'The stock exchange will be pulled down, the horse plough will give way to the tractor, the country houses will be turned into children's holiday camps, the Eton and Harrow match will be forgotten, but England will still be England, an everlasting animal stretching into the future and the past, and, like all living things, having the power to change out of all recognition and yet remain the same.'
This history ends with the above quote from George Orwell, after 794 pages of fantastically written social and political history. The main premise of Sandbrook's volume is that despite the 1960s being billed as an age of social and cultural revolution, much of British society, its values and behaviours remained consistent with previous decades. He argues that the counter culture of the late 60s was a small milieu of upper-middle class youths that, for the most part, were able to rebel because they had a financial safety net to fall back on and a path back into regular society. The introduction of the birth control pill that, it has been claimed, brought on the sexual revolution and the age of free love is often highly overstated. Sandbrook argues that British sexual practices remained largely conservative and the majority sought monogamy.
Now Sandbrook it would seem, is a conservative and the argument can be made that he went into this work with a preconceived notion of what he wanted to find about the 60s and wrote his book around that. I'm sure there is an element of truth to that, nevertheless I felt that for the most part he was fair with, for example, the Labour party and Harold Wilson's government. He was sympathetic to the economic position the previous Conservative government had left behind and the challenges that Wilson's government then faced. Even though the over riding conclusions were ones that promoted a political narrative, I'm not so sure it's a false one.

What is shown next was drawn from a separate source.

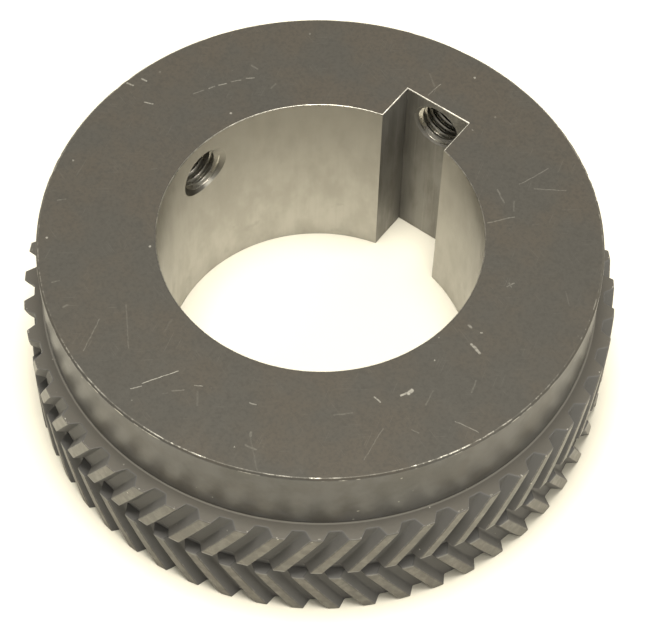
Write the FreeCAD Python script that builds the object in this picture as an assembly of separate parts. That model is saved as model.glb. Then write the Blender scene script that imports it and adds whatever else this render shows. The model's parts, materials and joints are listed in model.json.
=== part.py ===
"""Double-helical gear with staggered tooth rows, built up from a hub and two toothed rings.

The hub is a turned piece: a plain boss on top and a sleeve below it. Two toothed rings of opposite
hand are shrunk onto the sleeve, under the boss. Four dowel pins lock the rings to the boss and keep
their teeth half a pitch out of step. Two set screws hold the gear on its keyed shaft.

Millimetres. The origin is on the axis at the centre of the toothed end's face, +Z points from the
toothed end to the plain boss, and +Y points through the middle of the keyway.
"""

import FreeCAD
import Part

import math
import os

INCH = 25.4

# Hub
BORE_RADIUS = 3.1875 * INCH / 2
BOSS_RADIUS = 5.5 * INCH / 2
BOSS_LENGTH = 20.4
SLEEVE_RADIUS = 54.0
BORE_EDGE_BREAK = 0.35
BOSS_TOP_CHAMFER = 0.5
BOSS_BASE_CHAMFER = 0.3
SEAT_EDGE_BREAK = 0.3

# Keyway, for a square key
KEY_WIDTH = 0.75 * INCH
KEYWAY_FLOOR = 50.5
KEYWAY_AZIMUTH = 90.0

# Toothed rings
TEETH = 52
TIP_RADIUS = 74.8
ROOT_RADIUS = 72.2
ROW_LENGTH = 16.6
RELIEF_LENGTH = 1.2
RELIEF_RADIUS = 71.8
HELIX_ANGLE = 28.6
LAND_WIDTH = 2.75
FLANK_WIDTH = 1.55
TOOTH_END_CHAMFER = 0.25
# Where the row of teeth stands: from the middle of the keyway to the point midway between a tooth of
# the upper ring and one of the lower ring, measured where the rings meet.
ROW_PHASE = -0.82

# Dowel pins
DOWEL_RADIUS = 0.375 * INCH / 2
DOWEL_LENGTH = 1.875 * INCH
DOWEL_CIRCLE = 63.0
DOWEL_SINK = 0.4
DOWEL_END_CHAMFER = 0.6
DOWEL_AZIMUTHS = (45.0, 135.0, 225.0, 315.0)

# Set screws, 1/2-13, and their tapped holes
THREAD_RADIUS = 0.5 * INCH / 2
THREAD_PITCH = INCH / 13
THREAD_CLEARANCE = 0.05
KEYWAY_HOLE_BELOW_TOP = 8.8
BORE_HOLE_BELOW_TOP = 11.2
TAPPED_HOLE_CHAMFER = 0.8
TAPPED_HOLE_MOUTH = 0.5
TURNS_TO_SEAT = 5
BORE_SCREW_AZIMUTH = KEYWAY_AZIMUTH + 84.5
BORE_SCREW_LENGTH = 0.75 * INCH
KEYWAY_SCREW_LENGTH = 0.375 * INCH
SCREW_END_CHAMFER = 0.9
CUP_POINT_RADIUS = 0.25 * INCH / 2
CUP_POINT_DEPTH = 1.3
CUP_FLOOR_RADIUS = 0.8
CUP_RIM_WIDTH = 0.2
HEX_ACROSS_FLATS = 0.25 * INCH
HEX_DEPTH = 4.6

RINGS_HEIGHT = 2 * (ROW_LENGTH + RELIEF_LENGTH)
HEIGHT = RINGS_HEIGHT + BOSS_LENGTH
KEYWAY_HOLE_Z = HEIGHT - KEYWAY_HOLE_BELOW_TOP
BORE_HOLE_Z = HEIGHT - BORE_HOLE_BELOW_TOP
KEY_TOP = math.sqrt(BORE_RADIUS**2 - (KEY_WIDTH / 2) ** 2) + KEY_WIDTH / 2
TOOTH_PITCH = 360.0 / TEETH
MID_RADIUS = (TIP_RADIUS + ROOT_RADIUS) / 2
LEAD = 2 * math.pi * MID_RADIUS / math.tan(math.radians(HELIX_ANGLE))

Y = FreeCAD.Vector(0, 1, 0)
Z = FreeCAD.Vector(0, 0, 1)
ORIGIN = FreeCAD.Vector(0, 0, 0)


def polar(radius, azimuth, z=0.0):
    angle = math.radians(azimuth)
    return FreeCAD.Vector(radius * math.cos(angle), radius * math.sin(angle), z)


def turned(outline):
    """A solid of revolution about Z, from its (radius, z) outline."""
    points = [FreeCAD.Vector(radius, 0, z) for radius, z in outline]
    face = Part.Face(Part.makePolygon(points + points[:1]))
    return face.revolve(ORIGIN, Z, 360)


def radial(shape, azimuth, z):
    """Lay a shape made along +Z out along the radius at an azimuth, at height z."""
    shape.rotate(ORIGIN, Y, 90)
    shape.rotate(ORIGIN, Z, azimuth)
    shape.translate(FreeCAD.Vector(0, 0, z))
    return shape


def tapped_hole(azimuth, z, opening):
    """The cutter for one tapped hole, at the thread's outer radius, with a chamfer at each end.

    The opening is how far from the axis the hole's inner end lies.
    """
    radius = THREAD_RADIUS + THREAD_CLEARANCE
    drill = Part.makeCylinder(radius, BOSS_RADIUS + 1)
    curve_drop = BOSS_RADIUS - math.sqrt(BOSS_RADIUS**2 - radius**2)
    start = BOSS_RADIUS - curve_drop - TAPPED_HOLE_CHAMFER
    chamfer = Part.makeCone(radius, radius + BOSS_RADIUS + 1 - start, BOSS_RADIUS + 1 - start)
    chamfer.translate(Z * start)
    mouth = Part.makeCone(radius + TAPPED_HOLE_MOUTH + 1, radius, TAPPED_HOLE_MOUTH + 1)
    mouth.translate(Z * (opening - 1))
    return radial(drill.fuse([chamfer, mouth]), azimuth, z)


def dowel_hole(azimuth):
    """The cutter for one reamed dowel hole, from the toothed end up into the boss."""
    return Part.makeCylinder(DOWEL_RADIUS, DOWEL_SINK + DOWEL_LENGTH, polar(DOWEL_CIRCLE, azimuth))


def make_hub():
    hub = turned([
        (BORE_RADIUS, BORE_EDGE_BREAK),
        (BORE_RADIUS, HEIGHT - BORE_EDGE_BREAK),
        (BORE_RADIUS + BORE_EDGE_BREAK, HEIGHT),
        (BOSS_RADIUS - BOSS_TOP_CHAMFER, HEIGHT),
        (BOSS_RADIUS, HEIGHT - BOSS_TOP_CHAMFER),
        (BOSS_RADIUS, RINGS_HEIGHT + BOSS_BASE_CHAMFER),
        (BOSS_RADIUS - BOSS_BASE_CHAMFER, RINGS_HEIGHT),
        (SLEEVE_RADIUS, RINGS_HEIGHT),
        (SLEEVE_RADIUS, SEAT_EDGE_BREAK),
        (SLEEVE_RADIUS - SEAT_EDGE_BREAK, 0),
        (BORE_RADIUS + BORE_EDGE_BREAK, 0),
    ])
    keyway = Part.makeBox(KEYWAY_FLOOR, KEY_WIDTH, HEIGHT, FreeCAD.Vector(0, -KEY_WIDTH / 2, 0))
    keyway.rotate(ORIGIN, Z, KEYWAY_AZIMUTH)
    cutters = [
        keyway,
        tapped_hole(KEYWAY_AZIMUTH, KEYWAY_HOLE_Z, KEYWAY_FLOOR),
        tapped_hole(BORE_SCREW_AZIMUTH, BORE_HOLE_Z, BORE_RADIUS),
    ]
    cutters += [dowel_hole(azimuth) for azimuth in DOWEL_AZIMUTHS]
    return hub.cut(cutters)


def tooth_outline(first_tooth):
    """The closed cross-section of a toothed row, with the middle of a tooth at the given azimuth."""
    half_land = math.degrees(LAND_WIDTH / 2 / TIP_RADIUS)
    half_base = half_land + math.degrees(FLANK_WIDTH / ROOT_RADIUS)
    edges = []
    for tooth in range(TEETH):
        middle = first_tooth + tooth * TOOTH_PITCH
        gap = middle + TOOTH_PITCH / 2
        following = middle + TOOTH_PITCH
        land_start = polar(TIP_RADIUS, middle - half_land)
        land_end = polar(TIP_RADIUS, middle + half_land)
        root_start = polar(ROOT_RADIUS, middle + half_base)
        root_end = polar(ROOT_RADIUS, following - half_base)
        edges.append(Part.Arc(land_start, polar(TIP_RADIUS, middle), land_end).toShape())
        edges.append(Part.LineSegment(land_end, root_start).toShape())
        edges.append(Part.Arc(root_start, polar(ROOT_RADIUS, gap), root_end).toShape())
        edges.append(Part.LineSegment(root_end, polar(TIP_RADIUS, following - half_land)).toShape())
    return Part.Wire(edges)


def toothed_row(first_tooth, left_handed):
    """One row of helical teeth as a solid disc, from z = 0 up to the row's length."""
    helix = Part.makeHelix(LEAD, ROW_LENGTH, MID_RADIUS, 0, left_handed)
    sweep = Part.BRepOffsetAPI.MakePipeShell(helix)
    sweep.setFrenetMode(True)
    sweep.add(tooth_outline(first_tooth), False, False)
    sweep.build()
    sweep.makeSolid()
    ends = turned([
        (0, 0),
        (TIP_RADIUS - TOOTH_END_CHAMFER, 0),
        (TIP_RADIUS + 1, TOOTH_END_CHAMFER + 1),
        (TIP_RADIUS + 1, ROW_LENGTH - TOOTH_END_CHAMFER - 1),
        (TIP_RADIUS - TOOTH_END_CHAMFER, ROW_LENGTH),
        (0, ROW_LENGTH),
    ])
    return sweep.shape().common(ends)


def make_ring(bottom, relief_on_top, left_handed):
    """A toothed ring: its row of teeth, and a plain relief on the side where the rings meet."""
    twist = 360.0 * (ROW_LENGTH + RELIEF_LENGTH) / LEAD
    stagger = TOOTH_PITCH / 4
    if relief_on_top:
        first_tooth = KEYWAY_AZIMUTH + ROW_PHASE - stagger + twist
        row_start = 0.0
        relief_start = ROW_LENGTH
    else:
        first_tooth = KEYWAY_AZIMUTH + ROW_PHASE + stagger + 360.0 * RELIEF_LENGTH / LEAD
        row_start = RELIEF_LENGTH
        relief_start = 0.0
    row = toothed_row(first_tooth, left_handed)
    row.translate(Z * row_start)
    relief = Part.makeCylinder(RELIEF_RADIUS, RELIEF_LENGTH, Z * relief_start)
    ring = row.fuse(relief)
    ring.translate(Z * bottom)
    cutters = [Part.makeCylinder(SLEEVE_RADIUS, RINGS_HEIGHT)]
    cutters += [dowel_hole(azimuth) for azimuth in DOWEL_AZIMUTHS]
    if relief_on_top:
        edge = SLEEVE_RADIUS + SEAT_EDGE_BREAK
        cutters.append(Part.makeCone(edge, SLEEVE_RADIUS, SEAT_EDGE_BREAK))
    return ring.cut(cutters)


def make_dowel(azimuth):
    pin = turned([
        (0, DOWEL_SINK),
        (DOWEL_RADIUS - DOWEL_END_CHAMFER, DOWEL_SINK),
        (DOWEL_RADIUS, DOWEL_SINK + DOWEL_END_CHAMFER),
        (DOWEL_RADIUS, DOWEL_SINK + DOWEL_LENGTH - DOWEL_END_CHAMFER),
        (DOWEL_RADIUS - DOWEL_END_CHAMFER, DOWEL_SINK + DOWEL_LENGTH),
        (0, DOWEL_SINK + DOWEL_LENGTH),
    ])
    pin.translate(polar(DOWEL_CIRCLE, azimuth))
    return pin


def make_set_screw(azimuth, z, tip, length):
    """A cup-point set screw with a hex socket in its outer end, its tip at the given radius."""
    top = tip + length
    rim = CUP_POINT_RADIUS + CUP_RIM_WIDTH
    screw = turned([
        (0, tip + CUP_POINT_DEPTH),
        (CUP_FLOOR_RADIUS, tip + CUP_POINT_DEPTH),
        (CUP_POINT_RADIUS, tip),
        (rim, tip),
        (THREAD_RADIUS, tip + THREAD_RADIUS - rim),
        (THREAD_RADIUS, top - SCREW_END_CHAMFER),
        (THREAD_RADIUS - SCREW_END_CHAMFER, top),
        (0, top),
    ])
    corner_radius = HEX_ACROSS_FLATS / math.sqrt(3)
    corners = [polar(corner_radius, 60 * side, top - HEX_DEPTH) for side in range(7)]
    socket = Part.Face(Part.makePolygon(corners)).extrude(Z * (HEX_DEPTH + 1))
    return radial(screw.cut(socket), azimuth, z)


travel_to_seat = TURNS_TO_SEAT * THREAD_PITCH
keyway_tip = KEY_TOP + travel_to_seat
bore_tip = BORE_RADIUS + travel_to_seat
nodes = {
    "hub": make_hub(),
    "lower_toothed_ring": make_ring(0.0, True, True),
    "upper_toothed_ring": make_ring(RINGS_HEIGHT / 2, False, False),
    "keyway_set_screw": make_set_screw(KEYWAY_AZIMUTH, KEYWAY_HOLE_Z, keyway_tip, KEYWAY_SCREW_LENGTH),
    "bore_set_screw": make_set_screw(BORE_SCREW_AZIMUTH, BORE_HOLE_Z, bore_tip, BORE_SCREW_LENGTH),
}
for number, azimuth in enumerate(DOWEL_AZIMUTHS, start=1):
    nodes[f"dowel_pin_{number}"] = make_dowel(azimuth)

os.makedirs("parts", exist_ok=True)
for name, shape in nodes.items():
    shape.exportStep(f"parts/{name}.step")
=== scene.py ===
"""The looks of the double-helical gear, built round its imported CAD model.

The hub, both toothed rings, the set screws and the dowel pins are rebuilt here as finer meshes,
with rounded edges, real screw threads and worn steel, in the places that the CAD nodes give.
Shapes are worked out in millimetres and turned into metres when a piece is made.
"""

import json
import math
import random

import bmesh
import bpy
from mathutils import Matrix, Vector


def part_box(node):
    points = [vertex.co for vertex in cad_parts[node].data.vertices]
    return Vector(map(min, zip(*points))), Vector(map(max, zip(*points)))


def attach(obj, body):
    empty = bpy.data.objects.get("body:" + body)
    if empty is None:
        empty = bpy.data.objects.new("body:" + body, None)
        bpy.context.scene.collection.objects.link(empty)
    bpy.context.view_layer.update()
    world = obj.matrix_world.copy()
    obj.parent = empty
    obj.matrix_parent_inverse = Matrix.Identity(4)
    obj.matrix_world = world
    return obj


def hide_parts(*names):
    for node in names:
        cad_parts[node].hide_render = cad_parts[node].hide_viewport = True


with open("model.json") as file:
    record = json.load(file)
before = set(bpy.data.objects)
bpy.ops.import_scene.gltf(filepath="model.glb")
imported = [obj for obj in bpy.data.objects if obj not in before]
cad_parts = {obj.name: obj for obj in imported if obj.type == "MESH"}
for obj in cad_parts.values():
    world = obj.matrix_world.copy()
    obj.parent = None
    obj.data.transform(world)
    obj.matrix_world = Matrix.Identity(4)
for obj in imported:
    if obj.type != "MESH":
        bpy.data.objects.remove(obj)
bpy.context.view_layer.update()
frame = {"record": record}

MM = 0.001
SLIVER = 0.002        # millimetres: corners nearer than this are one corner

# Sizes that the frame gives, in millimetres
mounts = {mount["name"]: mount for mount in frame["record"]["mounts"]}
BORE_RADIUS = mounts["bore"]["dims"]["r_mm"]
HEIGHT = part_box("hub")[1].z / MM
BOSS_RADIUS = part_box("hub")[1].x / MM
TIP_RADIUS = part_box("lower_toothed_ring")[1].x / MM
RING_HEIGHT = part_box("lower_toothed_ring")[1].z / MM
RINGS_HEIGHT = 2 * RING_HEIGHT
DOWEL_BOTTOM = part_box("dowel_pin_1")[0].z / MM
DOWEL_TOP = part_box("dowel_pin_1")[1].z / MM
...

I could tell after around a hundred and fifty pages that the author is passionate about modern British history, his writing was engaged, witty and in depth. There are a lot of gems. One of the things I took away that I hadn't known, was that the Labour party managed to get the bill outlawing the death penalty passed against the tide of popular opinion. In 1964 popular support for abolishing hanging sat at just 23 percent, yet the abolition passed through parliament at votes of 343 to 185. The 60s was also the decade that abortion, homosexuality and suicide were decriminalised and in that sense it represented tangible, progressive change in law in the UK. Sandbrook argues that this was a culmination of decades of campaigning rather than a sudden break in traditions coming from youth culture and I suspect here he is correct.
The political commentary was broken up with chapters on the formation and success of acts like The Beatles. I'll admit, perhaps controversially, that I'm not particularly a fan of The Beatles. Despite this I thoroughly enjoyed Sandbrook's version of their story. He seemed to wish to exonerate McCartney, who in his view, is often billed as the less talented song writer when put up against Lennon. One draw back of the sections on the band is that Sandbrook often portrays the darker sides of Lennon's character and again, this may be in part down to politics and the idea that Lennon is often seen as the hippy in the band and the one who was most in tune with the counter cultural excesses of the late 60s. However this in my opinion doesn't take away from highly informative, interesting chapters.
If you can accept the possible political overtones of the author what lies beneath is a riveting history of Britain in the 60s, an accomplished body of work and one that I highly recommend to anyone with an interest in history.